If i'm shooting under less controlled lighting I typically use my set of whibal cards and correct the white balance in post. Works best when shooting RAW, but there is a jpg workflow using Levels as well.
contrast is more an art as you set it till you like it. sometimes I under/overcorrect and then look at it day or hours later and think I didn't do it right and fix it.
06-06-2006, 02:13 PM
Unfortunately, I'm still a bit of an amateur with my mini-SLR, and I just shut off my flash all the time in favor of ambient light until I learn how to properly use it. I wonder if there's any tutorials out there about things like that.
06-06-2006, 02:33 PM
your other alternative is to buy a graycard and do a custom whitebalance before you start shooting. if the light changes you have to set it again under the new conditions. before i got my whibal cards I used a translucent coffee lid with decent results.
try dpforums. lots of good info there.
06-06-2006, 06:24 PM
I make sure my shot is good enough to begin with. I don't really white balance in postprocessing. If a picture comes out with some color cast, it's because I wanted it that way.
Auto-color never gives me results I like. I play with curves instead. But I don't understand why you end up with pictures that are too contrasting for your taste when you're the one in control.
06-06-2006, 06:25 PM
If you're already using Curves, then I can say a couple of things here.
Levels is a good start - just make sure to not over-clip or over adjust here. I rarely touch anything other than the end points.
Then if needed, I do a slight upping of Saturation.
I use Curves for my contrast (the main RGB area) by doing some form of an S-shape using only 2 points. (Curves: 1) Sometimes smaller, sometimes bigger, sometimes not even an S, but it's a good guideline to go by. It takes some getting used to to get it figured out, but the more you play with it, the easier it gets.
Then, if the color balance is off some, I go in to the little pull down menu where RGB is (Curves: 2) and choose a color, depending on which color I'm trying to get rid of.
Red = Up to the left- red & Down to the right- cyan (teal/blue/green)

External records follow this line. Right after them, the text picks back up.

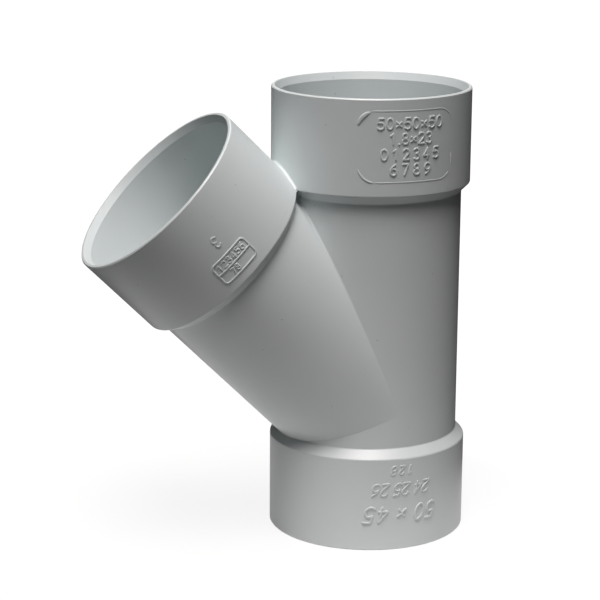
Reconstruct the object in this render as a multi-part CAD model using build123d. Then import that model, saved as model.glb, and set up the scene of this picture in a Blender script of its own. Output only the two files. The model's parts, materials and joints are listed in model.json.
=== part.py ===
from build123d import *
from math import radians, tan
import os

# Lateral wye for 50 mm drain pipe, moulded in one piece with a plain socket on each of its three legs.
# The lower rim lies in the plane z = 0, the run stands along Z, and the branch leans towards -X.
# All sizes are in millimetres.

# Pipe and sockets
pipe_diameter = 50.0
socket_clearance = 0.2      # what the socket bore adds to the pipe's diameter
socket_depth = 23.0         # from the rim to the stop that the pipe's end meets
stop_step = 2.3             # radial width of the stop, and of the shoulder outside it
stop_backing = 2.5          # from the stop to the outer corner of the shoulder
wall = 1.8                  # the same all over, so that the moulding cools evenly

# Crossing of the legs
branch_angle = 45.0         # between the branch and the upper leg
crotch_overlap = 1.9        # how far the two shoulders above the crotch run past it towards the crossing
heel_overlap = 1.1          # how far the lower shoulder runs past the heel under the branch

# Edges
shoulder_angle = 45.0       # between the shoulder and the leg's axis
shoulder_corner_round = 0.6
shoulder_root_round = 0.4
rim_bevel = 0.3             # on the rim's outer edge, at 45 degrees
rim_land = 0.6              # flat width of the rim, between its bevel and the flare
flare_depth = 2.0           # the mouth opens over this depth to guide the pipe in

# Radii of the sockets and of the body between them
socket_bore_radius = (pipe_diameter + socket_clearance) / 2
socket_radius = socket_bore_radius + wall
mouth_radius = socket_radius - rim_bevel - rim_land
waterway_radius = socket_bore_radius - stop_step
body_radius = waterway_radius + wall

# Reach of each leg, from the point where the three axes meet to the leg's rim
shoulder_length = stop_step / tan(radians(shoulder_angle))
socket_skirt = socket_depth + stop_backing
crotch_distance = body_radius / tan(radians(branch_angle / 2))
heel_distance = body_radius * tan(radians(branch_angle / 2))
long_reach = crotch_distance - crotch_overlap + shoulder_length + socket_skirt
lower_reach = heel_distance - heel_overlap + shoulder_length + socket_skirt


def turned(outline_points, rounds=()):
    """A solid turned about Z from points of (radius, height), with the corners in rounds made round."""
    outline = make_face(Polyline([(radius, 0, height) for radius, height in outline_points], close=True))
    for (radius, height), size in rounds:
        corner = outline.vertices().sort_by_distance((radius, 0, height))[0]
        outline = fillet(corner, size)
    return revolve(outline, Axis.Z)


def leg_skin(reach):
    """The outer form of one leg, from the crossing of the axes up to its rim at z = reach."""
    corner_height = reach - socket_skirt
    root = (body_radius, corner_height - shoulder_length)
    corner = (socket_radius, corner_height)
    outline_points = [
        (0, 0),
        (body_radius, 0),
        root,
        corner,
        (socket_radius, reach - rim_bevel),
        (socket_radius - rim_bevel, reach),
        (0, reach),
    ]
    return turned(outline_points, [(root, shoulder_root_round), (corner, shoulder_corner_round)])


def leg_void(reach):
    """The hollow in one leg: the waterway, the pipe stop, the socket's bore and its flared mouth."""
    stop_height = reach - socket_depth
    outline_points = [
        (0, 0),
        (waterway_radius, 0),
        (waterway_radius, stop_height),
        (socket_bore_radius, stop_height),
        (socket_bore_radius, reach - flare_depth),
        (mouth_radius, reach),
        (0, reach),
    ]
    return turned(outline_points)


def three_legs(make_leg):
    """One form for the whole wye, from legs made by make_leg and turned about the crossing of the axes."""
    crossing = Pos(0, 0, lower_reach)
    lower = crossing * Rot(180, 0, 0) * make_leg(lower_reach)
    upper = crossing * make_leg(long_reach)
    branch = crossing * Rot(0, -branch_angle, 0) * make_leg(long_reach)
    return lower + upper + branch


wye_body = three_legs(leg_skin) - three_legs(leg_void)

os.makedirs("parts", exist_ok=True)
export_step(wye_body, "parts/wye_body.step")
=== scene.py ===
"""The looks of a lateral wye for drain pipe, moulded in grey plastic, on a pale floor.

Lengths are in metres, and angles in radians unless a comment says degrees.
"""

import json
from math import acos, ceil, copysign, cos, hypot, pi, radians, sin, sqrt, tan

import bpy
from mathutils import Matrix, Vector


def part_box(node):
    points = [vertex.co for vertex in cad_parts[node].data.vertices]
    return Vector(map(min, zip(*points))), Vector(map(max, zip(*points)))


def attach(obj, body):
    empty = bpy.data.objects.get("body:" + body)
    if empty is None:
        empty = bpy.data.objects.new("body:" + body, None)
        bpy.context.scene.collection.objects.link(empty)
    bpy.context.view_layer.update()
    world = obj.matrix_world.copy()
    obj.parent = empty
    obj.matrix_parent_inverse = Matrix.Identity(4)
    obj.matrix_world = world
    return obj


MM = 0.001

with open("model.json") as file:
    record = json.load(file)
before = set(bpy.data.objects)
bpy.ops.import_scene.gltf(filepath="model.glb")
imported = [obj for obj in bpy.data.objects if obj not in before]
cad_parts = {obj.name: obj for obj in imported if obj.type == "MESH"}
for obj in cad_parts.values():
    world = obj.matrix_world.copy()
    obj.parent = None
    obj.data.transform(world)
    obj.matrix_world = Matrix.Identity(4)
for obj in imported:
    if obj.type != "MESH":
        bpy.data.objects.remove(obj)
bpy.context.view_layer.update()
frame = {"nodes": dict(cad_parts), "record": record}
wye = frame["nodes"]["wye_body"]
mounts = {mount["name"]: mount for mount in frame["record"]["mounts"]}

# The wye as the frame gives it
SOCKET_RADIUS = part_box("wye_body")[1].x
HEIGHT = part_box("wye_body")[1].z
MOUTH_TO_MOUNT = HEIGHT - mounts["upper_socket"]["pos_m"][2]
BRANCH_PLACE = Vector(mounts["branch_socket"]["pos_m"])
BRANCH_AXIS = Vector(mounts["branch_socket"]["axis"]).normalized()
BRANCH_ANGLE = BRANCH_AXIS.angle(Vector((0, 0, 1)))
CROSSING = BRANCH_PLACE - BRANCH_PLACE.x / BRANCH_AXIS.x * BRANCH_AXIS

# The upper leg's skin, which the branch's mirrors
SHOULDER_STEP = 2.3 * MM        # radial width of the shoulder
SHOULDER_SLOPE = radians(45)
SOCKET_SKIRT = 25.5 * MM        # from the rim to the shoulder
BODY_RADIUS = SOCKET_RADIUS - SHOULDER_STEP
CORNER_HEIGHT = HEIGHT - CROSSING.z - SOCKET_SKIRT

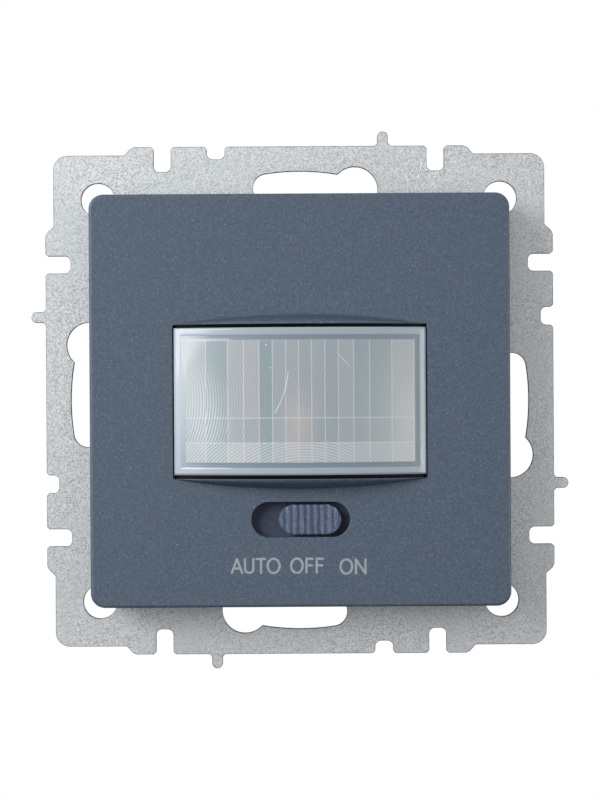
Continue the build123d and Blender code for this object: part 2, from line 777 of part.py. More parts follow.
# Rear housing: a cup that goes into the wall box
with BuildPart() as rear_housing:
    with BuildSketch(at(cup_rear)):
        RectangleRounded(body_side, body_side, body_corner_radius)
    extrude(amount=cup_depth)
    chamfer(rear_housing.edges().group_by(Axis.Y)[-1], cup_edge)
    with BuildSketch(at(cup_inside)):
        RectangleRounded(inside_side, inside_side, inside_corner_radius)
    extrude(amount=cup_depth - cup_floor, mode=Mode.SUBTRACT)
    # Posts under the corners of the sensor board, and rests under the power board
    with BuildSketch(at(cup_inside)):
        with GridLocations(2 * stop_place, 2 * stop_place, 2, 2):
            Rectangle(stop_side, stop_side)
    extrude(amount=cup_depth - cup_floor)
    with BuildSketch(at(cup_inside)):
        with GridLocations(inside_side - board_rest_depth, board_rest_spacing, 2, 2):
            Rectangle(board_rest_depth, board_rest_width)
    extrude(amount=power_board_rear - cup_inside)
    # Two deep counterbores for the long screws
    with BuildSketch(at(cup_rear)):
        with Locations(*housing_screw_places):
            Circle(housing_screw_radius + slip_gap)
    extrude(amount=cup_depth, mode=Mode.SUBTRACT)
    with BuildSketch(at(cup_rear)):
        with Locations(*housing_screw_places):
            Circle(housing_screw_head_radius + slip_gap)
    extrude(amount=counterbore_depth, mode=Mode.SUBTRACT)
    # The notch low at the rear that the terminal block fills
    with BuildSketch(at(cup_rear - overrun)):
        with Locations((0, terminal_middle - overrun / 2 + close_gap / 2)):
            Rectangle(terminal_width + 2 * close_gap, terminal_block_height + overrun + close_gap)
    extrude(amount=power_board_rear - cup_rear + overrun, mode=Mode.SUBTRACT)
rear_housing.part.label = "rear_housing"
export_step(rear_housing.part, "parts/rear_housing.step")

# Two long screws from the rear, through the cup's posts into the carrier
with BuildPart() as housing_screws:
    with BuildSketch(at(screw_seat)):
        with Locations(*housing_screw_places):
            Circle(housing_screw_head_radius)
    extrude(amount=-housing_screw_head_height)
    with BuildSketch(at(screw_seat)):
        with Locations(*housing_screw_places):
            Circle(housing_screw_radius)
    extrude(amount=sensor_board_height + housing_screw_bite - screw_seat)
    housing_recess = housing_screw_head_radius * screw_recess_share
    with BuildSketch(at(screw_seat - housing_screw_head_height)):
        with Locations(*housing_screw_places):
            Rectangle(housing_screw_head_radius, housing_recess)
            Rectangle(housing_recess, housing_screw_head_radius)
    extrude(amount=housing_recess, mode=Mode.SUBTRACT)
housing_screws.part.label = "housing_screws"
export_step(housing_screws.part, "parts/housing_screws.step")

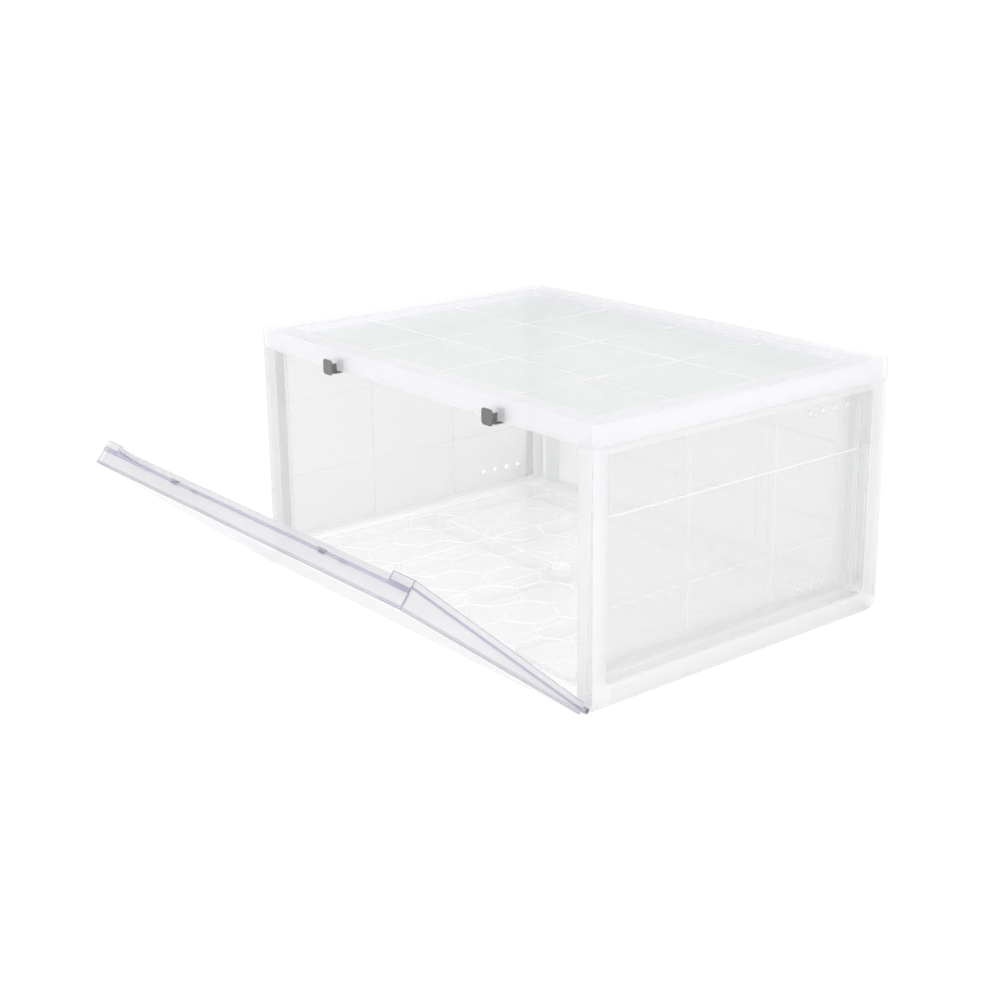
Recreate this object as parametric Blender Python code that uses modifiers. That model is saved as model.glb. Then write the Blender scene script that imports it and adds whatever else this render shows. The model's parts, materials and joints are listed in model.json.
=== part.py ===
"""Drop-front shoe box: five clear panels that press together and a wedge-shaped door on two pins.

Metres, +Z up. The origin is the centre of the box's underside, +Y points to the back and the door opens towards -Y.
The door is modelled open, resting on its stop.
"""

from math import cos, pi, radians, sin

import bmesh
import bpy
from mathutils import Matrix, Vector

# Driving dimensions of the box
WIDTH = 0.360
DEPTH = 0.262
HEIGHT = 0.176
WALL = 0.0020
GAP = 0.0003
EDGE = 0.0004
CORNER_STEPS = 3

# Lid
BAND_HEIGHT = 0.015
OVERHANG = 0.0008
RIM_WIDTH = 0.016
FIELD_DROP = 0.005
LID_CORNER = 0.003
PEG_FOOT = 0.117

# Side and back panels
POST_WIDTH = 0.0134
FRONT_BORDER = 0.0116
BACK_BORDER = 0.0137
LOW_BORDER = 0.0145
HIGH_BORDER = 0.0046
SIDE_RECESS = 0.010
BACK_RECESS = 0.0152
HEEL_RADIUS = 0.008
RIB_HEIGHTS = (0.0575, 0.1145)
VENT_ROWS = ((0.0265, 0.0620), (0.1460, 0.0670))
VENT_PITCH = 0.012
VENT_COUNT = 4
VENT_RADIUS = 0.0022
LEFT_LIFT = 0.0045
PEG_HOLE_DEPTH = 0.004

# Rib grid shared by the panels
GRID_X = (-0.081, 0.0, 0.081)
GRID_Y = (-0.043, 0.034)
RIB = 0.0012
RIB_RISE = 0.0008
CROSS_RISE = 0.0006
CROSS_ROOT = WALL * 0.35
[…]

Green = Up to the left- green & Down to the right- magenta
Blue = Up to the left- blue & Down to the right- yellow
A general little off-tint is easily dealt with by adjusting the channel that best fits by just a smidge (Curves: 3).
When I have an extremely yellow tinted picture I generally play with the Blue and Red channels, adding more blue and cyan and sometimes the Green to pull any extra red out of it. Just be sure to keep it true to the actual skintones or colors of the object you were taking photos of.
DSCN7814-sidebyside.jpg shows an original and a fixed (I only did RGB curves to it)
DSCN7814-curves.jpg shows the curves adjustments I did.
That picture is an extreme case, but I figure it gets the point across well.
06-06-2006, 07:07 PM
Thanks Ami Yuy, that helped a lot. Right now I'm just eyeballing it when adjusting levels, so that's my main problem. I haven't really learned how to read or adjust curves, so I guess that's the next step I need to devel in.
06-06-2006, 10:14 PM
when using levels, hold down the Alt key while adjusting them to see it in threshold mode. this will show you what you are clipping. it will help you not to over clip ;) i use it every time!
06-07-2006, 02:30 AM
Just keep in mind these adjustments are all subjective. Some will prefer lots of shadow detail while others love to put lots of contrast in their photos. Go with what you like.
06-07-2006, 07:17 AM
There's a lot of tutorials online for this sort of thing. Read a number of them and see how they are similar, and how they are different. That should give you an idea of what you should be doing.
I have a somewhat laborious way of fixing colors, but it will stretch the histogram the right way (so I don't even have to bother with levels most of the time), and also rotates the color space towards something more neutral. Here's how I do it (which was taught to me by another photographer). It uses the Curves panel, which is a very useful tool.
With the Curves panel open, click on the black eyedropper and then click on the most black point in your image. Do the same with the white eyedropper for the whitest point, and then finally use the grey eyedropper to click on the most grey part of the image.
You'll redefine your white, black, and grey points, and the adjustment will rotate the colors into your newly defined points. It's non-unitary, so you'll loose information. Hence, it's probably best to do this on images which have not had any white-balancing, contrasting, or other adjustments applied automatically. In photoshop, this means importing RAWs (if that's what you shoot in) "As Shot" and with contrast set to "Linear."
But as said, this is all subjective as to how you like it. Photoshop has a number of filters specifically to give you an "incorrect" white balance to make a picture appear warmer or cooler. In fact, before digital came around, a lot of photographers intentionally skewed their development process to give different tints and so forth to their pictures by using different chemicals. Experiment, and it's right once you're happy with it.